The United States has escalated a trade war with China, threatening to impose fresh tariffs on another $200 billion in Chinese goods as soon as September, sparking a furious reaction in Beijing.
The latest shot in a spiralling trade conflict between the world’s top two economies came just days after tit-for-tat tariffs on $34 billion in goods came into effect.
U.S. Trade Representative Robert Lighthizer late on Tuesday accused China of retaliating to its tariffs “without any international legal basis or justification”.
Trump’s order
President Donald Trump has therefore ordered the trade department to “begin the process of imposing tariffs of 10% on an additional $200 billion of Chinese imports”, Mr. Lighthizer said in a statement.

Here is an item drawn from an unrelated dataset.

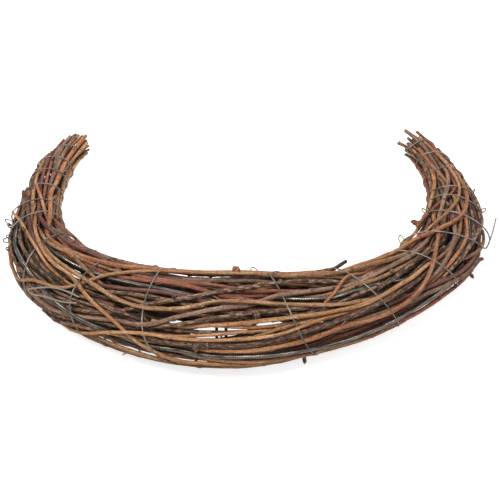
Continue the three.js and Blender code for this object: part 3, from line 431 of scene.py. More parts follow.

Officials will hold hearings in late August on the list of targeted products and an administration official said it would take about two months to finalise, at which point Mr. Trump would decide whether to go ahead with the levies.
The eventual goal is to impose tariffs on 40% of Chinese imports, the same proportion of U.S. goods hit by Beijing’s retaliation, an official told reporters.
‘Typical bullying’
China’s Commerce Ministry said on Wednesday that it was “shocked” and would complain to the World Trade Organisation, but did not immediately say how it would retaliate. In a statement, it called the U.S. actions “completely unacceptable”.
The Foreign Ministry described Washington’s threats as ”typical bullying” and said China needed to counter attack to protect its interests. “This is a fight between unilateralism and multilateralism, protectionism and free trade, might and rules,” Foreign Ministry spokeswoman Hua Chunying told a regular briefing on Wednesday.